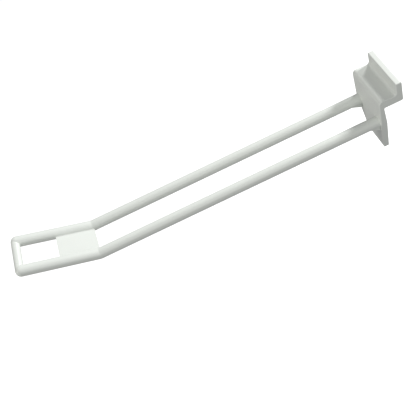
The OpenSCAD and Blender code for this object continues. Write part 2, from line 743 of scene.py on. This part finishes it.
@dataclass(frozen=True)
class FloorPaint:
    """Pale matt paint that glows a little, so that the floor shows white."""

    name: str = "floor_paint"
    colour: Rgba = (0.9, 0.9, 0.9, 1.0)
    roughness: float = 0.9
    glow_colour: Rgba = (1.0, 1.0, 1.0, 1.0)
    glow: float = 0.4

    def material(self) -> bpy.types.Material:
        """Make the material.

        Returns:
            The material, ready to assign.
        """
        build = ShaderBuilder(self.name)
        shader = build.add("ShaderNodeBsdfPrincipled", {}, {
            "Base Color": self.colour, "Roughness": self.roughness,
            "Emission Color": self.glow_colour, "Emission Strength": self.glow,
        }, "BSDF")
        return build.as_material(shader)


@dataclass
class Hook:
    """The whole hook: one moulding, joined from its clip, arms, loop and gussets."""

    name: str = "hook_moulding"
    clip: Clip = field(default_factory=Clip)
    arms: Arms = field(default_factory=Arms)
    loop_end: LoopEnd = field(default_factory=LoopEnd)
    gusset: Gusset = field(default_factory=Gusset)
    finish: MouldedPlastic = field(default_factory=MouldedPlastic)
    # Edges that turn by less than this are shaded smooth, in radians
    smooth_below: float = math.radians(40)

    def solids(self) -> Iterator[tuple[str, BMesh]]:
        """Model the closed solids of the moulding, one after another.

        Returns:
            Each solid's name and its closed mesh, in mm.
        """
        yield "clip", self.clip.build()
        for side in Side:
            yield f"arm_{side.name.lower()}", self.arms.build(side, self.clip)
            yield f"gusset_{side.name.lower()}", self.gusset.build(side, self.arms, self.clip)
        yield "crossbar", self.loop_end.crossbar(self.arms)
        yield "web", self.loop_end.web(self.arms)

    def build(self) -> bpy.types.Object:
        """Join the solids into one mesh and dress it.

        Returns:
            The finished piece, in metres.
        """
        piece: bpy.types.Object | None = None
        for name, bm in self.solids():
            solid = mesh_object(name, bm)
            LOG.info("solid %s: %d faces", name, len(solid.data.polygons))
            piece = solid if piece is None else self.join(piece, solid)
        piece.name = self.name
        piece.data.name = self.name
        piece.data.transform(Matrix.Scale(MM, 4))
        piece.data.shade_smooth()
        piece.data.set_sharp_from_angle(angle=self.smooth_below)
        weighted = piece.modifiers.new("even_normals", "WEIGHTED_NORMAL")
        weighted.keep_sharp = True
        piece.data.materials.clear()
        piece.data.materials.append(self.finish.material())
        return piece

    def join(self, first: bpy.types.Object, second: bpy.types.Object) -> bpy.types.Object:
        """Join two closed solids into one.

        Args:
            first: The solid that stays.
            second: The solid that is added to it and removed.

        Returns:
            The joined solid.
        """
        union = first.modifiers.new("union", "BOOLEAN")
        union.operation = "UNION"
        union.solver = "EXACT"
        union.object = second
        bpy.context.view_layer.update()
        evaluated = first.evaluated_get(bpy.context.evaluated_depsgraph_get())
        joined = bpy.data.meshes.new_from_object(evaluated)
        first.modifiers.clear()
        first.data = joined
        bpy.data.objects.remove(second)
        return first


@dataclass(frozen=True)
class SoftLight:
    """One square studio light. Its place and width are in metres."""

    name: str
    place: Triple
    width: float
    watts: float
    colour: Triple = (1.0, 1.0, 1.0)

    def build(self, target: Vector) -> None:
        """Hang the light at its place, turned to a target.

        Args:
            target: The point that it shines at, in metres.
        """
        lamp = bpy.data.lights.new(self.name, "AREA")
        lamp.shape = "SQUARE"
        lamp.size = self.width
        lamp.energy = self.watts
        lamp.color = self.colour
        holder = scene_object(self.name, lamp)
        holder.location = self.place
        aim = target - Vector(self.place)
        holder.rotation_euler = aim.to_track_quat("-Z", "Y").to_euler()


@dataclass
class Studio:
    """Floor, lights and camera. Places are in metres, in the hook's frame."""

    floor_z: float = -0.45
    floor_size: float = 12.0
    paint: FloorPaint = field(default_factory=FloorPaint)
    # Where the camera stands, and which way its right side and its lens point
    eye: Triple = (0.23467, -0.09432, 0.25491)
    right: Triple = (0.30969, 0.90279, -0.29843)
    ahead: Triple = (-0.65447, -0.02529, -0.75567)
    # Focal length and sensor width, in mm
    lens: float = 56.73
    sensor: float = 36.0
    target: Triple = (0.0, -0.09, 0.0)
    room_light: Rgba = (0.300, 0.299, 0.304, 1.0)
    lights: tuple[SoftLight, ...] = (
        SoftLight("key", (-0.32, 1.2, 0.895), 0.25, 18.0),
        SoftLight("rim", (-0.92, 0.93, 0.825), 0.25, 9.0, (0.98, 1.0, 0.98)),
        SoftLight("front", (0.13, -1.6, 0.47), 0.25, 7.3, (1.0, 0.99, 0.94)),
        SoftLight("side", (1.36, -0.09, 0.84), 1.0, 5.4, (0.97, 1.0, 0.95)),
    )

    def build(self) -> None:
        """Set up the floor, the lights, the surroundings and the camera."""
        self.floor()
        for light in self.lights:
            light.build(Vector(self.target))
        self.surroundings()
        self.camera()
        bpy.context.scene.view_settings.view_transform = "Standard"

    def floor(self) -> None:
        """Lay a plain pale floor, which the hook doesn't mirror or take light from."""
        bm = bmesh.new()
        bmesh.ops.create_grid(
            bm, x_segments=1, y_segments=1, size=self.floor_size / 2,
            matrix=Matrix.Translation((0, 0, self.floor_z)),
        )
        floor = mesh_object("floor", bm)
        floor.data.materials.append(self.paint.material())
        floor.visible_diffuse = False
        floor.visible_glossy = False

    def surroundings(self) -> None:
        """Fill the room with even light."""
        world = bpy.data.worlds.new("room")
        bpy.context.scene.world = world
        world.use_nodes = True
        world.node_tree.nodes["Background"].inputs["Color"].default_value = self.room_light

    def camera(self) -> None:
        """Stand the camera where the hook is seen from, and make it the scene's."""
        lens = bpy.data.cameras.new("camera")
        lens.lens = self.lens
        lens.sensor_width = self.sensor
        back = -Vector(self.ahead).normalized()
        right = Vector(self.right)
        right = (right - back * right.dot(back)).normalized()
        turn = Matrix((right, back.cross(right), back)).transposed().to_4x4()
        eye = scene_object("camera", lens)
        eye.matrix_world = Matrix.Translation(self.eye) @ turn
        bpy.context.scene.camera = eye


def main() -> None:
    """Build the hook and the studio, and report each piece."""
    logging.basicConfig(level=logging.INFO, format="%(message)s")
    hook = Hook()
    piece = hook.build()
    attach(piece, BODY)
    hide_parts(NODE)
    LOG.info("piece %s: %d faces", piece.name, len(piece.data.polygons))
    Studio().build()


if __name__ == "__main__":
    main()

========================================================================

To do
Copy every line of the listing where the word "this" appears.

Written answer
The OpenSCAD and Blender code for this object continues. Write part 2, from line 743 of scene.py on. This part finishes it.
    # Edges that turn by less than this are shaded smooth, in radians